Exact twintig jaar geleden, op 10 oktober 1994, ben ik beginnen lesgeven. Mijn eerste lesdag, op nota bene dezelfde school als waar ik nu vastbenoemd ben. Niet dat ik geen andere scholen heb gedaan, verre van: Oudenaarde, Brugge, Waregem, Vilvoorde, … Ik heb zowat het hele land gezien in die eerste jaren. Maar uiteindelijk ben ik toch geland op minder dan vijf kilometer van mijn deur, in mijn eerste school.
Twintig jaar dus.
Ik zou liegen als ik zei dat ik er nog geen moment spijt van heb gehad. Er waren namelijk momenten, vooral in die eerste periode van interim na interim, dat ik er genoeg van had. Dat ik iets anders wilde doen. Dat het welletjes was. Dat ik het écht niet meer zag zitten.

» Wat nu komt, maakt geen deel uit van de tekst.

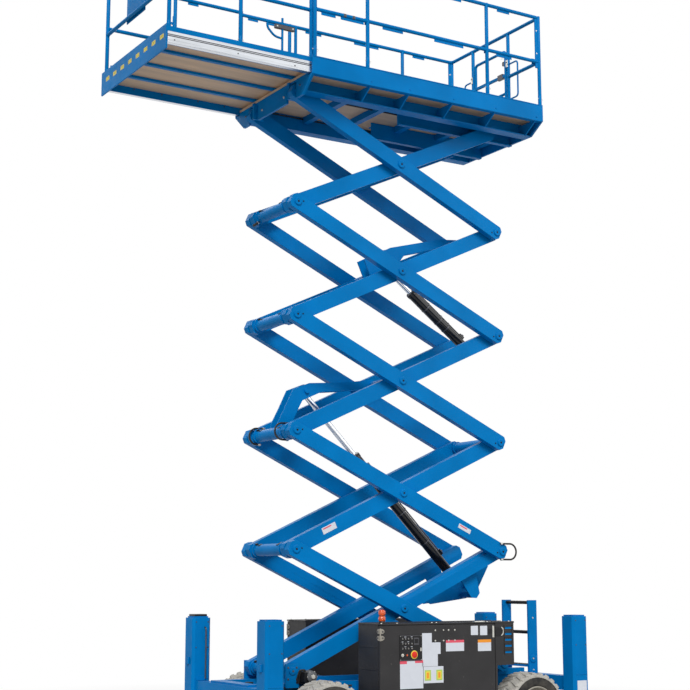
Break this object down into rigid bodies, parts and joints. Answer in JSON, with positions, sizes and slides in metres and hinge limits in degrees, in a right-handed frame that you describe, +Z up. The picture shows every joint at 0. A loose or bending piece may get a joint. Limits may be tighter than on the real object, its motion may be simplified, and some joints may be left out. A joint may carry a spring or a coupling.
{
  "type": "scissor lift",
  "caption": "Rough-terrain scissor lift with a crossed-arm stack, rollout deck extension, guardrails, outriggers and side modules on a wheeled chassis",
  "frame": {"origin": "bottom centre of the bounding box, on the ground", "axes": "+X to the ladder end, +Z up, Y across the machine"},
  "size_m": [4.728, 1.75, 7.4798],
  "materials": {
    "frame_blue": "glossy",
    "tyre": "matte",
    "wheel_grey": "satin",
    "axle_black": "satin",
    "cover_black": "satin",
    "engine_iron": "rough",
    "beacon_orange": "glossy",
    "leg_steel": "brushed",
    "barrel_black": "glossy",
    "rod_chrome": "polished",
    "deck_board": "matte",
    "rail_aluminium": "satin"
  },
  "bodies": {
    "chassis": {"chassis_frame": "frame_blue", "front_axle": "axle_black", "rear_axle": "axle_black", "control_module": "cover_black", "engine_module": "cover_black", "engine_block": "engine_iron", "beacon": "beacon_orange", "ladder": "frame_blue", "outrigger_housing_front_left": "frame_blue", "outrigger_housing_front_right": "frame_blue", "outrigger_housing_rear_left": "frame_blue", "outrigger_housing_rear_right": "frame_blue"},
    "knuckle_left": {"knuckle_left": "axle_black"},
    "knuckle_right": {"knuckle_right": "axle_black"},
    "wheel_front_left": {"tyre_front_left": "tyre", "rim_front_left": "wheel_grey"},
    "leg_front_left": {"outrigger_leg_front_left": "leg_steel"},
    "wheel_front_right": {"tyre_front_right": "tyre", "rim_front_right": "wheel_grey"},
    "leg_front_right": {"outrigger_leg_front_right": "leg_steel"},
    "wheel_rear_left": {"tyre_rear_left": "tyre", "rim_rear_left": "wheel_grey"},
    "leg_rear_left": {"outrigger_leg_rear_left": "leg_steel"},
    "wheel_rear_right": {"tyre_rear_right": "tyre", "rim_rear_right": "wheel_grey"},
    "leg_rear_right": {"outrigger_leg_rear_right": "leg_steel"},
    "control_door": {"control_door": "cover_black"},
    "engine_door": {"engine_door": "cover_black"},
    "inner_1": {"inner_arm_1": "frame_blue"},
    "outer_1": {"outer_arm_1_left": "frame_blue", "outer_arm_1_right": "frame_blue"},
    "inner_2": {"inner_arm_2": "frame_blue"},
    "outer_2": {"outer_arm_2_left": "frame_blue", "outer_arm_2_right": "frame_blue"},
    "inner_3": {"inner_arm_3": "frame_blue"},
    "outer_3": {"outer_arm_3_left": "frame_blue", "outer_arm_3_right": "frame_blue"},
    "inner_4": {"inner_arm_4": "frame_blue"},
    "outer_4": {"outer_arm_4_left": "frame_blue", "outer_arm_4_right": "frame_blue"},
    "inner_5": {"inner_arm_5": "frame_blue"},
    "outer_5": {"outer_arm_5_left": "frame_blue", "outer_arm_5_right": "frame_blue"},
    "lower_barrel": {"lower_cylinder_barrel": "barrel_black"},
    "lower_rod": {"lower_cylinder_rod": "rod_chrome"},
    "upper_barrel": {"upper_cylinder_barrel": "barrel_black"},
    "upper_rod": {"upper_cylinder_rod": "rod_chrome"},
    "platform": {"platform_frame": "frame_blue", "platform_floor": "deck_board", "guardrail_left": "frame_blue", "guardrail_right": "frame_blue"},
    "gate": {"entry_gate": "frame_blue"},
    "extension": {"extension_frame": "frame_blue", "extension_rail_left": "rail_aluminium", "extension_rail_right": "rail_aluminium", "extension_floor": "deck_board", "extension_guardrail": "frame_blue", "control_box": "cover_black"}
  },
  "joints": [
    {"name": "lift", "type": "hinge", "parent": "chassis", "child": "inner_1", "pos_m": [-0.80699, 0, 0.75], "axis": [0, -1, 0], "range_deg": [-21.25, 34.25]},
    {"name": "outer_1_turn", "type": "hinge", "parent": "inner_1", "child": "outer_1", "pos_m": [0.3795, 0, 1.29698], "axis": [0, -1, 0], "range_deg": [-69, 43]},
    {"name": "outer_2_turn", "type": "hinge", "parent": "inner_1", "child": "outer_2", "pos_m": [1.56599, 0, 1.84396], "axis": [0, -1, 0], "range_deg": [-69, 43]},
    {"name": "inner_2_turn", "type": "hinge", "parent": "outer_2", "child": "inner_2", "pos_m": [0.3795, 0, 2.39094], "axis": [0, -1, 0], "range_deg": [-43, 69]},
    {"name": "inner_3_turn", "type": "hinge", "parent": "outer_2", "child": "inner_3", "pos_m": [-0.80699, 0, 2.93792], "axis": [0, -1, 0], "range_deg": [-43, 69]},
    {"name": "outer_3_turn", "type": "hinge", "parent": "inner_3", "child": "outer_3", "pos_m": [0.3795, 0, 3.48489], "axis": [0, -1, 0], "range_deg": [-69, 43]},
    {"name": "outer_4_turn", "type": "hinge", "parent": "inner_3", "child": "outer_4", "pos_m": [1.56599, 0, 4.03187], "axis": [0, -1, 0], "range_deg": [-69, 43]},
    {"name": "inner_4_turn", "type": "hinge", "parent": "outer_4", "child": "inner_4", "pos_m": [0.3795, 0, 4.57885], "axis": [0, -1, 0], "range_deg": [-43, 69]},
    {"name": "inner_5_turn", "type": "hinge", "parent": "outer_4", "child": "inner_5", "pos_m": [-0.80699, 0, 5.12583], "axis": [0, -1, 0], "range_deg": [-43, 69]},
    {"name": "outer_5_turn", "type": "hinge", "parent": "inner_5", "child": "outer_5", "pos_m": [0.3795, 0, 5.67281], "axis": [0, -1, 0], "range_deg": [-69, 43]},
    {"name": "platform_turn", "type": "hinge", "parent": "outer_5", "child": "platform", "pos_m": [-0.80699, 0, 6.21979], "axis": [0, -1, 0], "range_deg": [-21.75, 34.75]},
    {"name": "lower_barrel_turn", "type": "hinge", "parent": "inner_1", "child": "lower_barrel", "pos_m": [1.37803, 0, 1.50404], "axis": [0, -1, 0], "range_deg": [-63.18, 39.39]},
    {"name": "lower_rod_slide", "type": "slide", "parent": "lower_barrel", "child": "lower_rod", "axis": [-0.7066, 0, 0.7076], "range_m": [-0.6058, 0.9734]},
    {"name": "upper_barrel_turn", "type": "hinge", "parent": "inner_3", "child": "upper_barrel", "pos_m": [1.50861, 0, 3.94376], "axis": [0, -1, 0], "range_deg": [-62.84, 39.18]},
    {"name": "upper_rod_slide", "type": "slide", "parent": "upper_barrel", "child": "upper_rod", "axis": [-0.7976, 0, 0.6031], "range_m": [-0.1812, 0.2889]},
    {"name": "deck_extension", "type": "slide", "parent": "platform", "child": "extension", "axis": [1, 0, 0], "range_m": [0, 1.44]},
    {"name": "entry_gate_swing", "type": "hinge", "parent": "platform", "child": "gate", "pos_m": [1.9255, 0.324, 6.35479], "axis": [0, 0, -1], "range_deg": [0, 90]},
    {"name": "steering_left", "type": "hinge", "parent": "chassis", "child": "knuckle_left", "pos_m": [-0.6405, -0.555, 0.34], "axis": [0, 0, 1], "range_deg": [-30, 30]},
    {"name": "steering_right", "type": "hinge", "parent": "chassis", "child": "knuckle_right", "pos_m": [-0.6405, 0.555, 0.34], "axis": [0, 0, 1], "range_deg": [-30, 30]},
    {"name": "wheel_front_left_spin", "type": "hinge", "parent": "knuckle_left", "child": "wheel_front_left", "pos_m": [-0.6405, -0.725, 0.34], "axis": [0, 1, 0], "continuous": true},
    {"name": "wheel_front_right_spin", "type": "hinge", "parent": "knuckle_right", "child": "wheel_front_right", "pos_m": [-0.6405, 0.725, 0.34], "axis": [0, 1, 0], "continuous": true},
    {"name": "wheel_rear_left_spin", "type": "hinge", "parent": "chassis", "child": "wheel_rear_left", "pos_m": [1.6495, -0.725, 0.34], "axis": [0, 1, 0], "continuous": true},
    {"name": "wheel_rear_right_spin", "type": "hinge", "parent": "chassis", "child": "wheel_rear_right", "pos_m": [1.6495, 0.725, 0.34], "axis": [0, 1, 0], "continuous": true},
    {"name": "outrigger_front_left_extend", "type": "slide", "parent": "chassis", "child": "leg_front_left", "axis": [0, 0, -1], "range_m": [0, 0.4]},
    {"name": "outrigger_front_right_extend", "type": "slide", "parent": "chassis", "child": "leg_front_right", "axis": [0, 0, -1], "range_m": [0, 0.4]},
    {"name": "outrigger_rear_left_extend", "type": "slide", "parent": "chassis", "child": "leg_rear_left", "axis": [0, 0, -1], "range_m": [0, 0.4]},
    {"name": "outrigger_rear_right_extend", "type": "slide", "parent": "chassis", "child": "leg_rear_right", "axis": [0, 0, -1], "range_m": [0, 0.4]},
    {"name": "control_door_swing", "type": "hinge", "parent": "chassis", "child": "control_door", "pos_m": [-0.1505, -0.86, 0.794], "axis": [0, 0, -1], "range_deg": [0, 100]},
    {"name": "engine_door_swing", "type": "hinge", "parent": "chassis", "child": "engine_door", "pos_m": [-0.1505, 0.86, 0.794], "axis": [0, 0, 1], "range_deg": [0, 100]}
  ],
  "couplings": [
    {"joint": "outer_1_turn", "follows": "lift", "ratio": -2},
    {"joint": "outer_2_turn", "follows": "lift", "ratio": -2},
    {"joint": "inner_2_turn", "follows": "lift", "ratio": 2},
    {"joint": "inner_3_turn", "follows": "lift", "ratio": 2},
    {"joint": "outer_3_turn", "follows": "lift", "ratio": -2},
    {"joint": "outer_4_turn", "follows": "lift", "ratio": -2},
    {"joint": "inner_4_turn", "follows": "lift", "ratio": 2},
    {"joint": "inner_5_turn", "follows": "lift", "ratio": 2},
    {"joint": "outer_5_turn", "follows": "lift", "ratio": -2},
    {"joint": "platform_turn", "follows": "lift", "ratio": 1},
    {"joint": "lower_barrel_turn", "follows": "lift", "ratio": -1.83},
    {"joint": "lower_rod_slide", "follows": "lift", "m_per_rad": 1.62},
    {"joint": "upper_barrel_turn", "follows": "lift", "ratio": -1.82},
    {"joint": "upper_rod_slide", "follows": "lift", "m_per_rad": 0.475},
    {"joint": "steering_right", "follows": "steering_left", "ratio": 1}
  ]
}
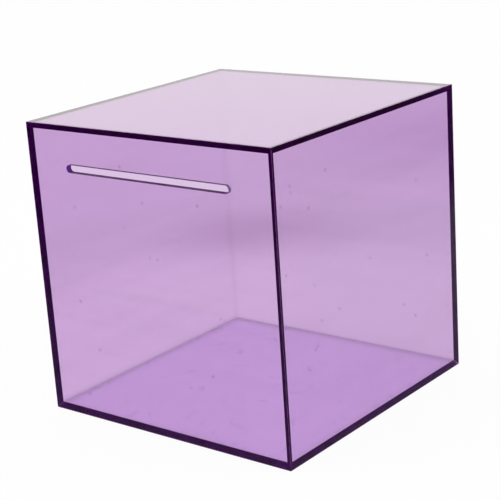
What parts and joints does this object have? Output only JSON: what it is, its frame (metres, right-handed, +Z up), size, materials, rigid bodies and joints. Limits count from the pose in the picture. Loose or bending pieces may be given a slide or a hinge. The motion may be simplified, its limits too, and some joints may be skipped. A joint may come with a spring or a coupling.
{
  "type": "donation box",
  "caption": "Cube donation box of see-through tinted acrylic sheet with mitred edges, a slot high in the front wall and a loose lift-off lid.",
  "frame": {"origin": "middle of the underside, on the surface the box stands on", "axes": "+Z up, -Y out of the slotted front wall, +X to the right as seen from the front"},
  "size_m": [0.3048, 0.3048, 0.3048],
  "materials": {
    "tinted_acrylic": "polished cast acrylic, transparent violet tint"
  },
  "bodies": {
    "box": {"base_panel": "tinted_acrylic", "front_panel": "tinted_acrylic", "back_panel": "tinted_acrylic", "left_panel": "tinted_acrylic", "right_panel": "tinted_acrylic"},
    "lid": {"lid": "tinted_acrylic"}
  },
  "joints": [
    {"name": "lid_lift", "type": "slide", "parent": "box", "child": "lid", "axis": [0, 0, 1], "range_m": [0, 0.15]}
  ]
}
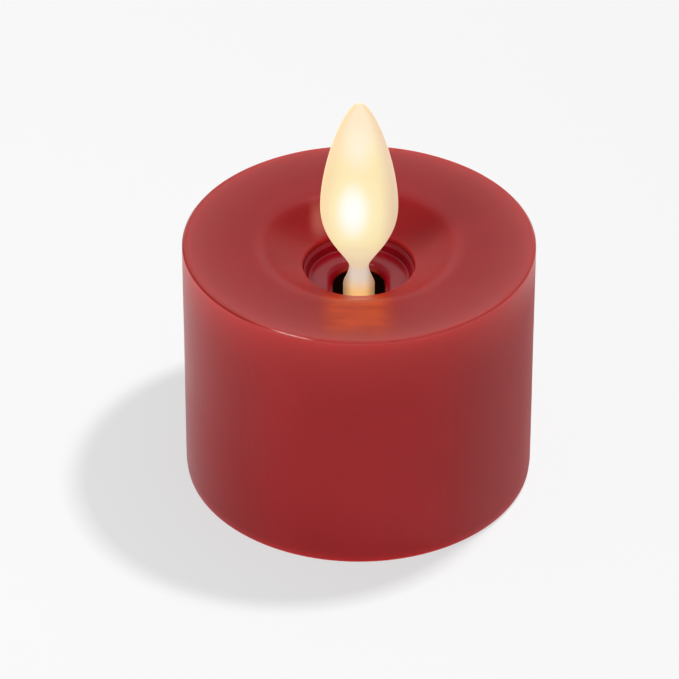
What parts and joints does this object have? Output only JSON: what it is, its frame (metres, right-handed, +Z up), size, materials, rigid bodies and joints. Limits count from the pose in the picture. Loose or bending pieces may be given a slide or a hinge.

Maar dat is gelukkig al een serieus aantal jaren geleden. Ik doe mijn job nog steeds met hart en ziel, en ook al kan ik probleemloos de moeder van mijn leerlingen zijn intussen, ik heb het gevoel dat er nog steeds een goeie band is met hen.
Ik weet nu al dat ik er nog minstens vijfentwintig bij zal moeten doen. Dat ik nog niet eens halfweg ben.
Ik heb in die twintig jaar het onderwijs grondig zien veranderen, en ik heb er geen idee van waar ik zal eindigen. Zal er over twintig jaar überhaupt nog Latijn gegeven worden? Zal ik het nog zien zitten, of zullen we intussen helemaal geplet zijn onder de administratieve werklast? Of gewoon vervangen door de iPad? Ga ik nog diezelfde passie hebben als waarmee ik nu kan opgaan in een retorische tirade van Cicero? Of wegdromen bij de emoties in een prachtig gedicht van Catullus? Of vol bewondering de schoonheid vatten van de brevitas van Tacitus? Of met handen en voeten de tegenstellingen in de fameuze stellingen van Parmenides staan uitleggen? Of tekenen op bord hoe de arme Achates van zijn schip wordt geslingerd in de storm bij Vergilius?
Ik weet het niet.
Ik weet alleen dat de Latijnse lessen me diepgelukkig maken momenteel, en dat ik daar dankbaar voor ben. Al twintig jaar lang.